7. You Have to Accept That Everyone Will Have Their Own Opinion
Everyone is going to have an opinion. If you tell someone you are a Vegan you will probably get a few eye rolls, or a comment about how you do not get enough protein. If you tell someone you eat a diet rich in fats and protein you will probably have someone tell you that fat makes you fat and too much protein makes you bulky. If you eat all foods in moderation you will probably have someone tell you that you should restrict or limit certain foods. The truth is, although I strongly believe in a paleo/primal diet, the right way to eat is whatever way works best for your body. Find the foods that work for you, the foods you can easily digest, the foods that make you happy and the foods that make your skin glow.
8. Weight Loss and Healthy Living is a Mental and Physical Choice
I cannot stress this enough. If you do not change your attitude to a healthy, positive mind-set you will not be able to lose weight, and keep the weight off. You have to develop a relationship between your mind and your body in order to make permanent changes. The relationship between you and your body is the most important and long-lasting relationship you will ever have.
9. Your Lab Tests Should Be In Optimal Ranges
Autoimmune patient or not, proper blood work and optimal ranges is extremely important and is a huge factor in losing or maintaining weight. As a thyroid patient, I understand the importance of good blood work. Without optimal levels I would still be gaining weight rapidly, and my symptoms would continue to get worse and worse. Part of living a healthy lifestyle means taking responsibility for your health. See a doctor, a practitioner or holistic, naturopathic doctor, just be sure to find someone who listens to you.

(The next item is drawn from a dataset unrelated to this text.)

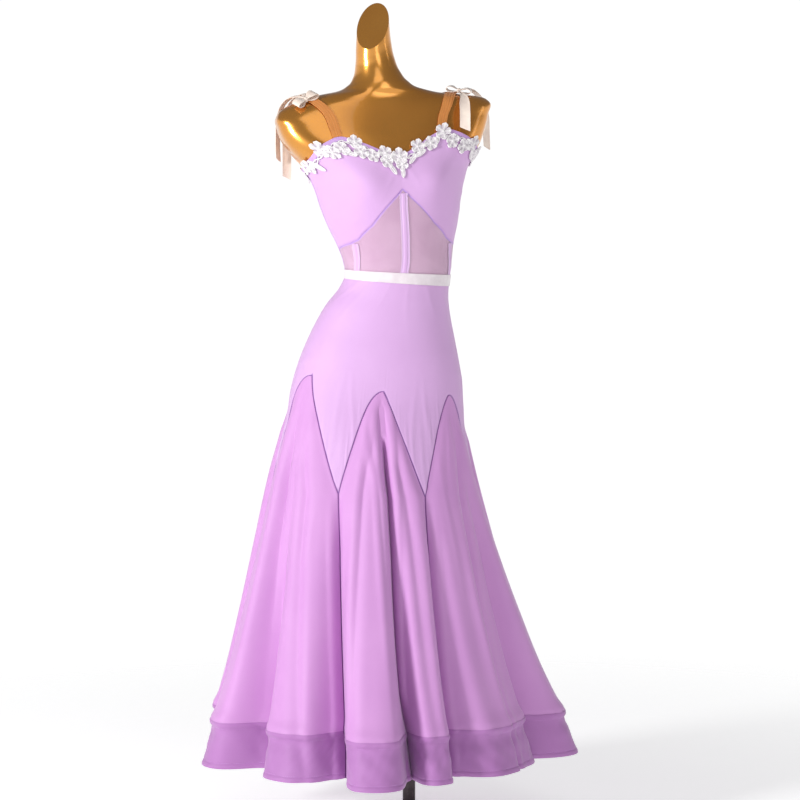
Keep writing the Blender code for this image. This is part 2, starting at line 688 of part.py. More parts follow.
def sheet_wall(name, points, normals, triangles, near, far, finish):
    """A wall between two offsets from a sheet of triangles."""
    shift = len(points)
    vertices = list(points + normals * near * MM) + list(points + normals * far * MM)
    faces = []
    edges = {}
    for triangle in triangles:
        faces.append(tuple(reversed(triangle)))
        faces.append(tuple(i + shift for i in triangle))
        for i in range(3):
            a = triangle[i]
            b = triangle[(i + 1) % 3]
            key = (min(a, b), max(a, b))
            edges[key] = edges.get(key, 0) + 1
    for (a, b), uses in edges.items():
        if uses == 1:
            faces.append((a, b, b + shift, a + shift))
    return solid(name, vertices, faces, finish)


STRAP_COLUMNS = ("side", "foot_x", "top_x")
STRAPS = [("left", -108.0, -148.0), ("right", 97.0, 154.0)]
STRAP_WIDTH = 19.0
STRAP_NEAR = 2.4
STRAP_THICK = 1.1


def top_level(x):
    """Level at which the shoulder is as wide as x."""
    levels = np.linspace(1400, 1445, 200)
    widths = smooth(levels, DRESS["level"], DRESS["half"])
    return np.interp(np.abs(x), widths[::-1], levels[::-1])


def shoulder_point(x, level, behind):
    """Point of the form's surface at its own x and a level, front or back."""
    row = section_row(DRESS, level)
    depth = np.where(behind, row["back"], -row["front"])
    part = np.clip(1 - np.abs(x / row["half"]) ** row["square"], 0, 1)
    return placed(row, x, depth * part ** (1 / row["square"]))


def strap_foot(x, behind):
    """Level at which the strap meets the neckline, a little above it."""
    level = np.where(behind, 1293.0, 1350.0) + 0 * x
    for _ in range(6):
        row = section_row(DRESS, level)
        part = np.clip(1 - np.abs(x / row["half"]) ** row["square"], 0, 1) ** (1 / row["square"])
        turn = np.degrees(np.arctan2(np.abs(x) / row["half"], part))
        level = neckline(np.where(behind, 180 - turn, turn)) + 0.5
    return level


def strap_surface(strap, along, across):
    """along runs 0 at the front neckline, 1 over the shoulder, 2 at the back."""
    behind = along > 1
    share = np.clip(np.where(behind, 2 - along, along), 0, 1)
    x = strap["foot_x"] + (strap["top_x"] - strap["foot_x"]) * share ** 1.4 + across
    foot = strap_foot(x, behind)
    level = foot + (top_level(x) - foot) * np.sin(share * math.pi / 2)
    return shoulder_point(x, level, behind)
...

10. The Lifestyle Plan That Works For Me
Here is a look into how I lost and maintain my weight in a healthy way. When I was fourteen years old I weighed 209 pounds. I was fatigued and miserable most of the time. I had horrible acne, hormonal issues and mood problems. Finally, after years of trying I gave up wheat and gluten against my doctors wishes. I didn’t eat gluten-free alternatives other than the occasional rice cracker. After about eight months I had lost 87 pounds. Once I started eating more gluten alternatives like rice pasta, gluten-free bread and crackers I had gained about 10 pounds back. However, I found my weight rather maintainable. Fast-forward to last-year I had gained an additional fifteen pounds, and it did not seem to be stopping. In order to maintain my weight I had to starve for days at a time, drinking only smoothies and eating minimal amounts of fruit. I knew it was time for another change. I now eat a mostly primal/paleo lifestyle. I eat lots of berries, meats, raw, goat’s dairy, nuts, nut milk, seeds, and vegetables. I eat foods high in protein and naturally occurring fats, keeping me full and satisfied all day. I eat very minimal amounts of sugar, no refined sugars at all. I do not eat any grains other than complex grains like quinoa, and I do not eat any cow’s dairy or soy products. Since beginning this lifestyle less than six months ago, I have lost twenty-five pounds and feel fantastic. My symptoms have decreased dramatically and I finally feel like me again. As I have mentioned above, finding a lifestyle that works for you is essential to losing and maintaining your weight. Listening to your body is the number one thing you can do for your health.
Thanks for reading! Everything that has happened in your life has led you to this moment.